■ TASK INSTRUCTIONS ■
From the top of the records below down to the line containing "const BODY_SIDES = 24; // corners of one ring", reproduce every line exactly.

>> BEGIN PROVIDED MATERIAL

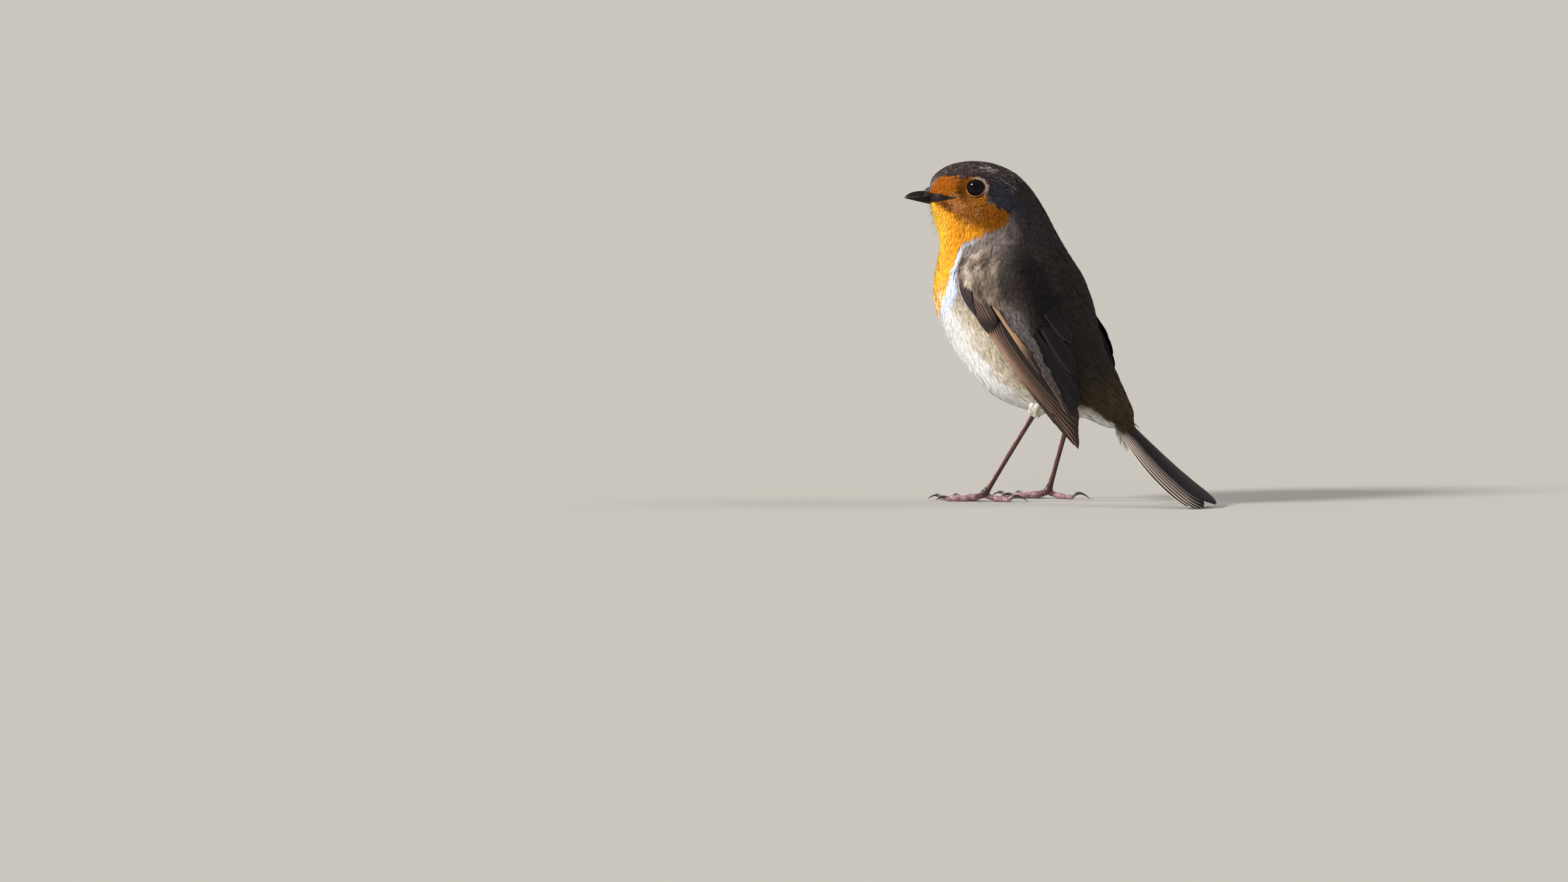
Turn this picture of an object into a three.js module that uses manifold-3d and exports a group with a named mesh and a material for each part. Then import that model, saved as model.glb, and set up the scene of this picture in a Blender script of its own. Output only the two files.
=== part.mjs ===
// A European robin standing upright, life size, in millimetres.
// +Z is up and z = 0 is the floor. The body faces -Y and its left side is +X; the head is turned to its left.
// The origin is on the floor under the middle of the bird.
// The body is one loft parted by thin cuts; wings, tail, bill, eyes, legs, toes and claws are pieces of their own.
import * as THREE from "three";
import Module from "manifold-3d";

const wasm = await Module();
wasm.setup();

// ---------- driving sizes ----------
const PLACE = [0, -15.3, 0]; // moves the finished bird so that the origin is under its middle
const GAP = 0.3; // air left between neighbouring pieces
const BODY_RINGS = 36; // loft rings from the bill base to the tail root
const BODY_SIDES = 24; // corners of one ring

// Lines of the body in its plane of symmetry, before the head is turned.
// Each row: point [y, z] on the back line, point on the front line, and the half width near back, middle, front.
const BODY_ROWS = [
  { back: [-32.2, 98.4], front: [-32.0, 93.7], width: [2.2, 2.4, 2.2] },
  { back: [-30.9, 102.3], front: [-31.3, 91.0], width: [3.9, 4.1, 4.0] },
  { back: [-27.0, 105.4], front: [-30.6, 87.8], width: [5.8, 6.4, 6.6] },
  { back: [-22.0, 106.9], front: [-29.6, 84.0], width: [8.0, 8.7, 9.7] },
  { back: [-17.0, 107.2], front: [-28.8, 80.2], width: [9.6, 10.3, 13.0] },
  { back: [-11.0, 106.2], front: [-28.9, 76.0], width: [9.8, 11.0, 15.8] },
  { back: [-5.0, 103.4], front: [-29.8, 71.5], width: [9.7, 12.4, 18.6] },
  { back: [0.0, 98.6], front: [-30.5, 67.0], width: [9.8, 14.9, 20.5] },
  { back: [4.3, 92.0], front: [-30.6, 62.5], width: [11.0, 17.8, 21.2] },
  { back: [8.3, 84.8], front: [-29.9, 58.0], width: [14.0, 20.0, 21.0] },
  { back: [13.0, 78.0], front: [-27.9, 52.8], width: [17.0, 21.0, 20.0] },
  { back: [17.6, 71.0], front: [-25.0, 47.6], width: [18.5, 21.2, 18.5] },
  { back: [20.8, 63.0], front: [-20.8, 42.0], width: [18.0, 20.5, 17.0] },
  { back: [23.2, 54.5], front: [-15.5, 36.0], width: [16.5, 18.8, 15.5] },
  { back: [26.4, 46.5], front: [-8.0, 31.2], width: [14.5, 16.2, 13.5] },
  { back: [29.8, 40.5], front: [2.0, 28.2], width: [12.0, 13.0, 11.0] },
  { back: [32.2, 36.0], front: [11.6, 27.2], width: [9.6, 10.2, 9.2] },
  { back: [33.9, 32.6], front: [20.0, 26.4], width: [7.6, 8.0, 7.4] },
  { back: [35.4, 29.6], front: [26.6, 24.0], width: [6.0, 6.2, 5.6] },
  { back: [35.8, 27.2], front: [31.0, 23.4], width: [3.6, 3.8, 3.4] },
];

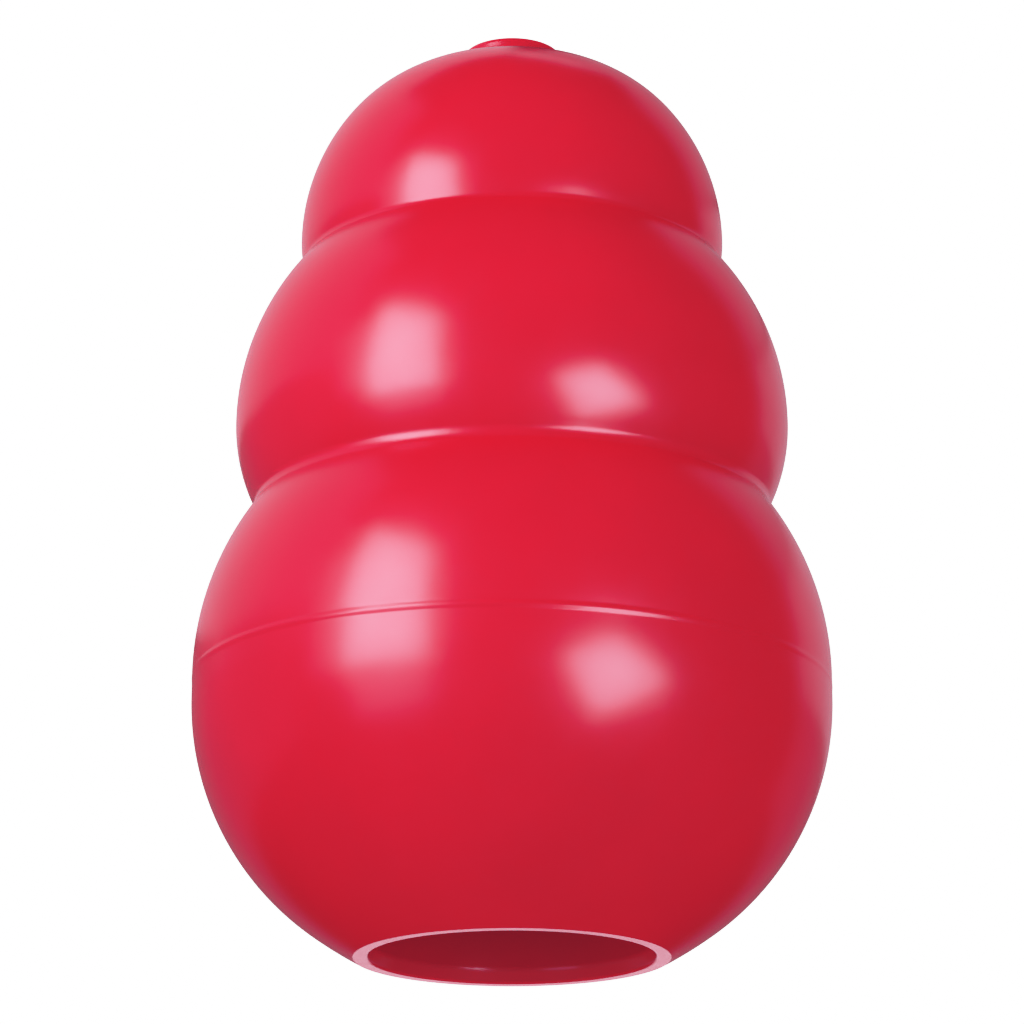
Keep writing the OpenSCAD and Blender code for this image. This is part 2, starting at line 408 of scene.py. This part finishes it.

>> END PROVIDED MATERIAL

■ FINISHED ANSWER ■
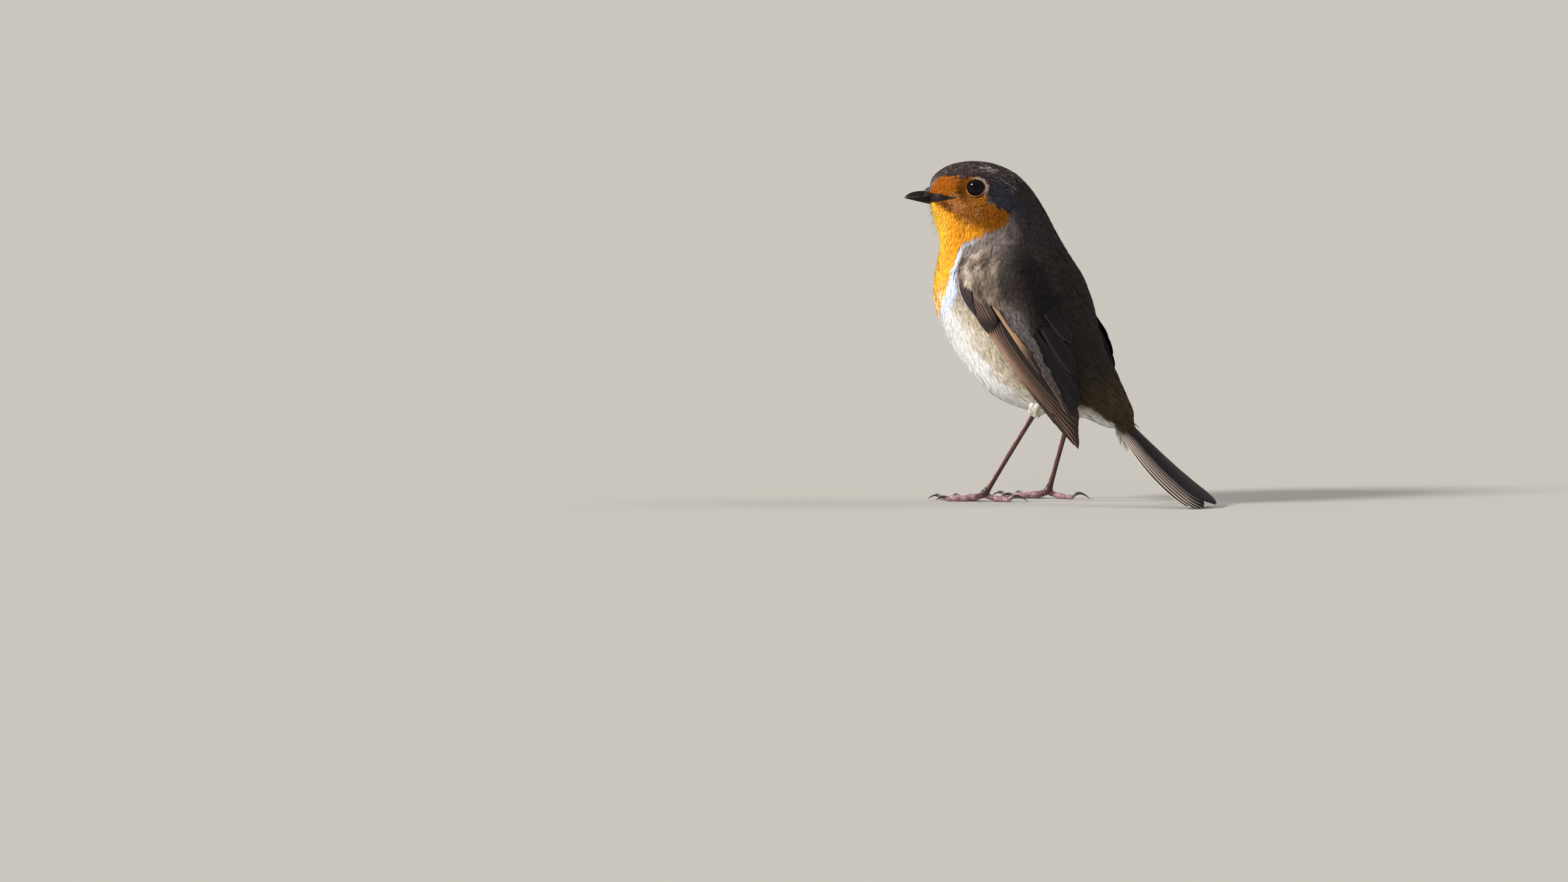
Turn this picture of an object into a three.js module that uses manifold-3d and exports a group with a named mesh and a material for each part. Then import that model, saved as model.glb, and set up the scene of this picture in a Blender script of its own. Output only the two files.
=== part.mjs ===
// A European robin standing upright, life size, in millimetres.
// +Z is up and z = 0 is the floor. The body faces -Y and its left side is +X; the head is turned to its left.
// The origin is on the floor under the middle of the bird.
// The body is one loft parted by thin cuts; wings, tail, bill, eyes, legs, toes and claws are pieces of their own.
import * as THREE from "three";
import Module from "manifold-3d";

const wasm = await Module();
wasm.setup();

// ---------- driving sizes ----------
const PLACE = [0, -15.3, 0]; // moves the finished bird so that the origin is under its middle
const GAP = 0.3; // air left between neighbouring pieces
const BODY_RINGS = 36; // loft rings from the bill base to the tail root
const BODY_SIDES = 24; // corners of one ring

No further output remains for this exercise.